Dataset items
━━━━━━━━
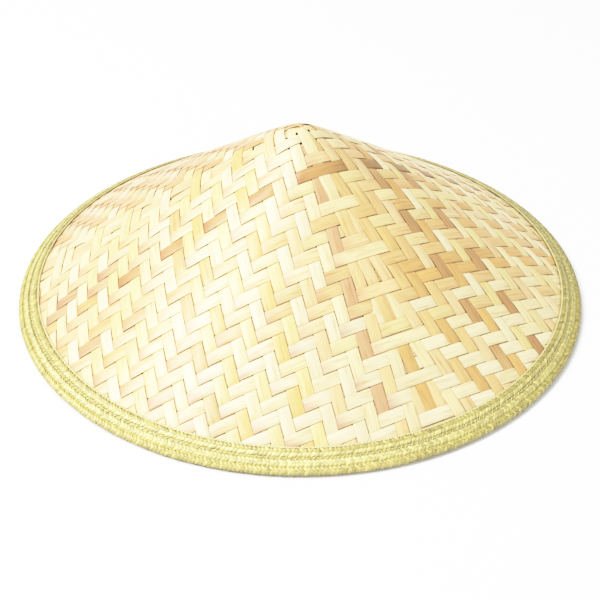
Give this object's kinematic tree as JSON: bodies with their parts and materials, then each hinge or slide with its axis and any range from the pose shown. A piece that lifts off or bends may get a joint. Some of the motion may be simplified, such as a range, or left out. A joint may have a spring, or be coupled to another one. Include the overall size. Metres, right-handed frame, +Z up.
{
  "type": "conical bamboo hat",
  "caption": "Wide conical hat woven from flat bamboo splits, hollow underneath, its rim bound in plaited straw braid.",
  "frame": {"origin": "the point under the tip, on the plane that the rim rests on", "axes": "+Z up through the tip; -Y is the front, as the hat is pictured"},
  "size_m": [0.4, 0.4, 0.1336],
  "materials": {
    "bamboo_splits": "dry split bamboo, satin",
    "straw_braid": "plaited yellow-green straw"
  },
  "bodies": {
    "root": {"woven_cone": "bamboo_splits", "edge_braid": "straw_braid", "inner_braid": "straw_braid"}
  },
  "joints": []
}
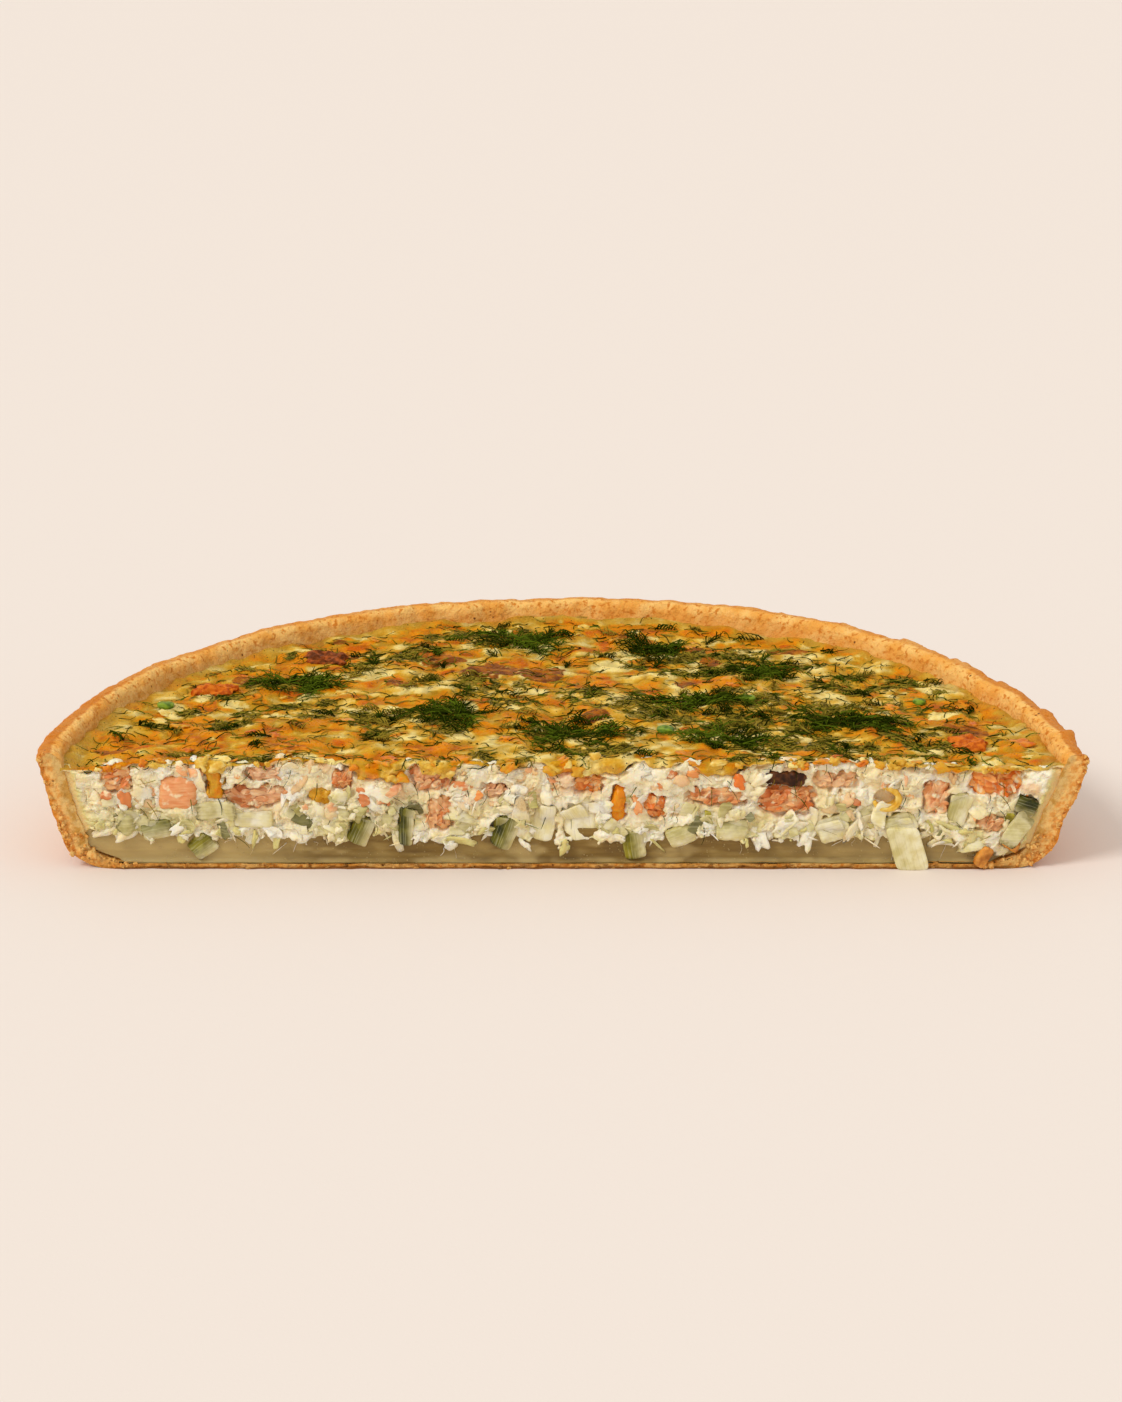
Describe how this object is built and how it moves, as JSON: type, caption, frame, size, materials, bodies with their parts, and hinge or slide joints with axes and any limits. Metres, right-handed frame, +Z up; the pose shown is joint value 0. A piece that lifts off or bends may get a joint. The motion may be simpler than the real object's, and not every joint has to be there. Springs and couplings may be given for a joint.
{
  "type": "half quiche",
  "caption": "Half of a round baked quiche, cut straight across: pastry shell, clear set base, curdled filling with salmon and leek, browned cheese top with dill.",
  "frame": {"origin": "under the middle of the half quiche's box, on the table", "axes": "+Z up, +X along the straight cut, the cut face looks along -Y and the round side along +Y"},
  "size_m": [0.2501, 0.1277, 0.0296],
  "materials": {
    "pastry": "baked, dry",
    "set_base": "moist, slightly clear",
    "curd": "moist, crumbly",
    "browned_cheese": "baked, slightly oily",
    "salmon": "moist, flaky",
    "baked_salmon": "baked, oily",
    "leek": "moist, fibrous",
    "cheese": "melted",
    "mushroom": "cooked",
    "onion": "clear, moist",
    "dill": "dried by baking",
    "green_leaf": "baked leaf"
  },
  "bodies": {
    "root": {"crust": "pastry", "set_base": "set_base", "filling": "curd", "cheese_top": "browned_cheese", "leek_hanging": "leek", "onion_2": "onion", "mushroom": "mushroom", "salmon_1": "salmon", "salmon_2": "salmon", "salmon_3": "salmon", "salmon_4": "salmon", "salmon_5": "salmon", "salmon_6": "salmon", "salmon_7": "salmon", "salmon_8": "salmon", "salmon_9": "salmon", "salmon_10": "salmon", "salmon_11": "salmon", "salmon_12": "salmon", "salmon_13": "salmon", "salmon_14": "salmon", "salmon_15": "salmon", "salmon_16": "salmon", "leek_1": "leek", "leek_2": "leek", "leek_3": "leek", "leek_4": "leek", "leek_5": "leek", "leek_6": "leek", "leek_7": "leek", "leek_8": "leek", "leek_9": "leek", "leek_10": "leek", "leek_11": "leek", "leek_12": "leek", "leek_13": "leek", "leek_14": "leek", "leek_15": "leek", "cheese_1": "cheese", "cheese_2": "cheese", "cheese_3": "cheese", "cheese_4": "cheese", "onion_1": "onion", "top_salmon_1": "baked_salmon", "top_salmon_2": "baked_salmon", "top_salmon_3": "baked_salmon", "top_green_1": "green_leaf", "top_green_2": "green_leaf", "top_green_3": "green_leaf", "top_green_4": "green_leaf", "dill_1": "dill", "dill_2": "dill", "dill_3": "dill", "dill_4": "dill", "dill_5": "dill", "dill_6": "dill", "dill_7": "dill", "dill_8": "dill", "dill_9": "dill"}
  },
  "joints": []
}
━━━━━━━━
» **Directions**
Quote all the records exactly, please, leaving none out.

» **Response for this exercise**
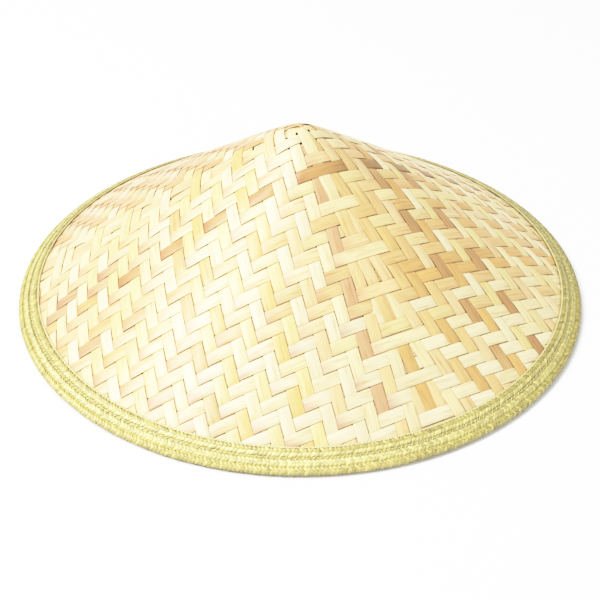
Give this object's kinematic tree as JSON: bodies with their parts and materials, then each hinge or slide with its axis and any range from the pose shown. A piece that lifts off or bends may get a joint. Some of the motion may be simplified, such as a range, or left out. A joint may have a spring, or be coupled to another one. Include the overall size. Metres, right-handed frame, +Z up.
{
  "type": "conical bamboo hat",
  "caption": "Wide conical hat woven from flat bamboo splits, hollow underneath, its rim bound in plaited straw braid.",
  "frame": {"origin": "the point under the tip, on the plane that the rim rests on", "axes": "+Z up through the tip; -Y is the front, as the hat is pictured"},
  "size_m": [0.4, 0.4, 0.1336],
  "materials": {
    "bamboo_splits": "dry split bamboo, satin",
    "straw_braid": "plaited yellow-green straw"
  },
  "bodies": {
    "root": {"woven_cone": "bamboo_splits", "edge_braid": "straw_braid", "inner_braid": "straw_braid"}
  },
  "joints": []
}
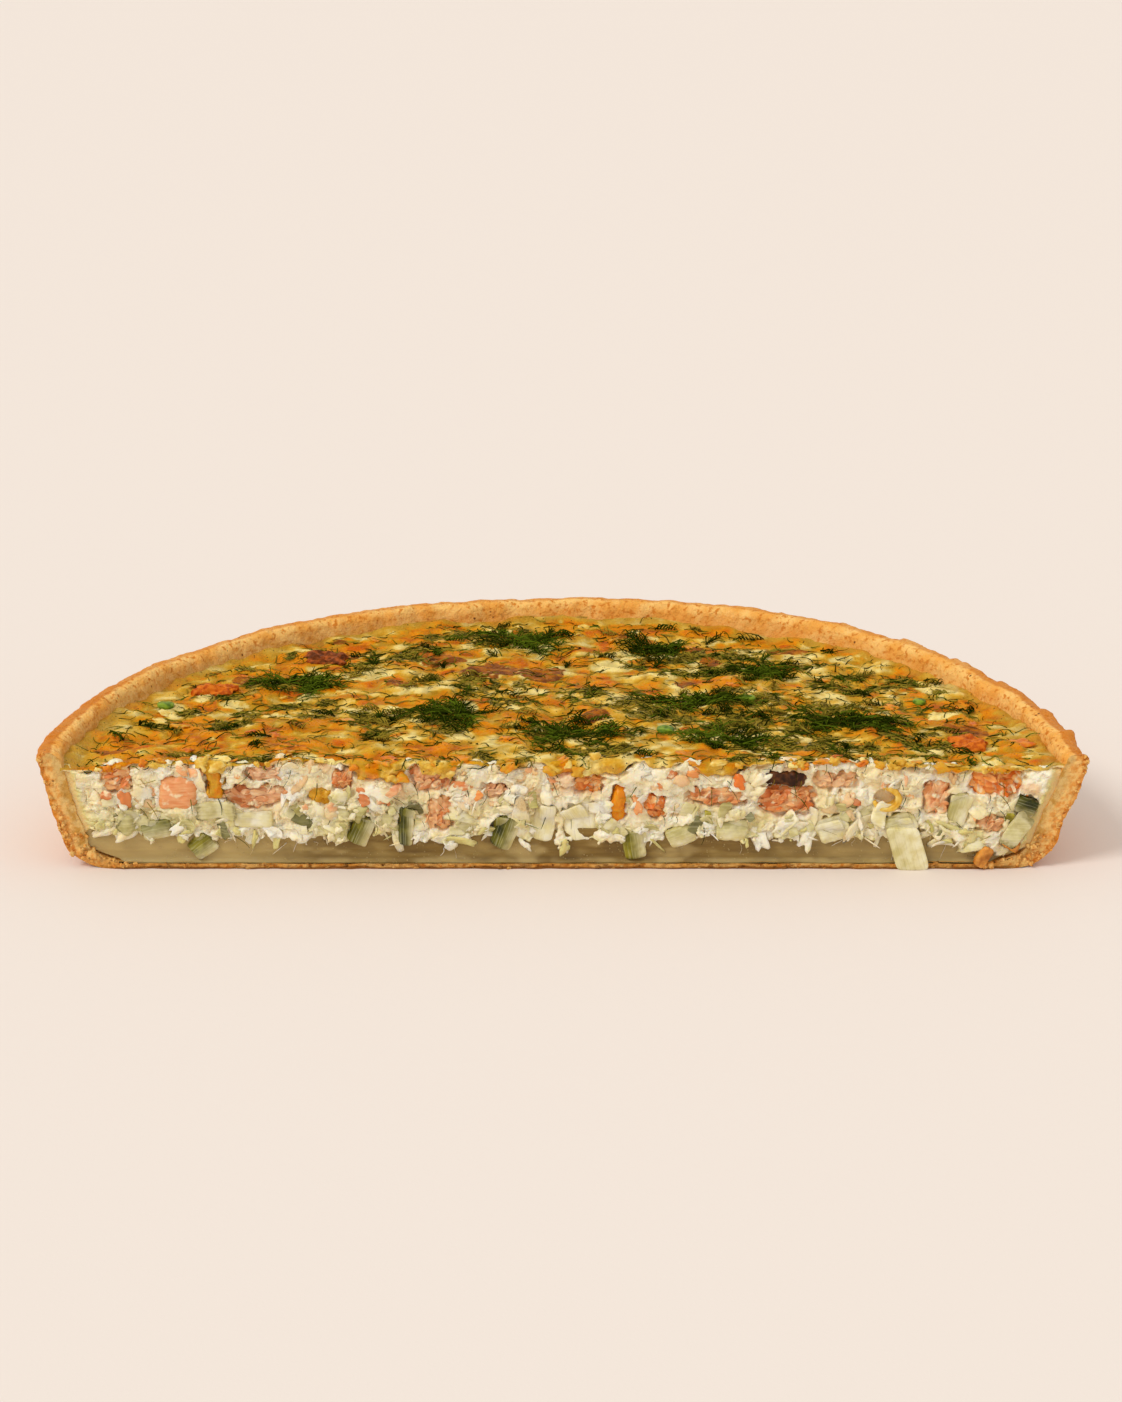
Describe how this object is built and how it moves, as JSON: type, caption, frame, size, materials, bodies with their parts, and hinge or slide joints with axes and any limits. Metres, right-handed frame, +Z up; the pose shown is joint value 0. A piece that lifts off or bends may get a joint. The motion may be simpler than the real object's, and not every joint has to be there. Springs and couplings may be given for a joint.
{
  "type": "half quiche",
  "caption": "Half of a round baked quiche, cut straight across: pastry shell, clear set base, curdled filling with salmon and leek, browned cheese top with dill.",
  "frame": {"origin": "under the middle of the half quiche's box, on the table", "axes": "+Z up, +X along the straight cut, the cut face looks along -Y and the round side along +Y"},
  "size_m": [0.2501, 0.1277, 0.0296],
  "materials": {
    "pastry": "baked, dry",
    "set_base": "moist, slightly clear",
    "curd": "moist, crumbly",
    "browned_cheese": "baked, slightly oily",
    "salmon": "moist, flaky",
    "baked_salmon": "baked, oily",
    "leek": "moist, fibrous",
    "cheese": "melted",
    "mushroom": "cooked",
    "onion": "clear, moist",
    "dill": "dried by baking",
    "green_leaf": "baked leaf"
  },
  "bodies": {
    "root": {"crust": "pastry", "set_base": "set_base", "filling": "curd", "cheese_top": "browned_cheese", "leek_hanging": "leek", "onion_2": "onion", "mushroom": "mushroom", "salmon_1": "salmon", "salmon_2": "salmon", "salmon_3": "salmon", "salmon_4": "salmon", "salmon_5": "salmon", "salmon_6": "salmon", "salmon_7": "salmon", "salmon_8": "salmon", "salmon_9": "salmon", "salmon_10": "salmon", "salmon_11": "salmon", "salmon_12": "salmon", "salmon_13": "salmon", "salmon_14": "salmon", "salmon_15": "salmon", "salmon_16": "salmon", "leek_1": "leek", "leek_2": "leek", "leek_3": "leek", "leek_4": "leek", "leek_5": "leek", "leek_6": "leek", "leek_7": "leek", "leek_8": "leek", "leek_9": "leek", "leek_10": "leek", "leek_11": "leek", "leek_12": "leek", "leek_13": "leek", "leek_14": "leek", "leek_15": "leek", "cheese_1": "cheese", "cheese_2": "cheese", "cheese_3": "cheese", "cheese_4": "cheese", "onion_1": "onion", "top_salmon_1": "baked_salmon", "top_salmon_2": "baked_salmon", "top_salmon_3": "baked_salmon", "top_green_1": "green_leaf", "top_green_2": "green_leaf", "top_green_3": "green_leaf", "top_green_4": "green_leaf", "dill_1": "dill", "dill_2": "dill", "dill_3": "dill", "dill_4": "dill", "dill_5": "dill", "dill_6": "dill", "dill_7": "dill", "dill_8": "dill", "dill_9": "dill"}
  },
  "joints": []
}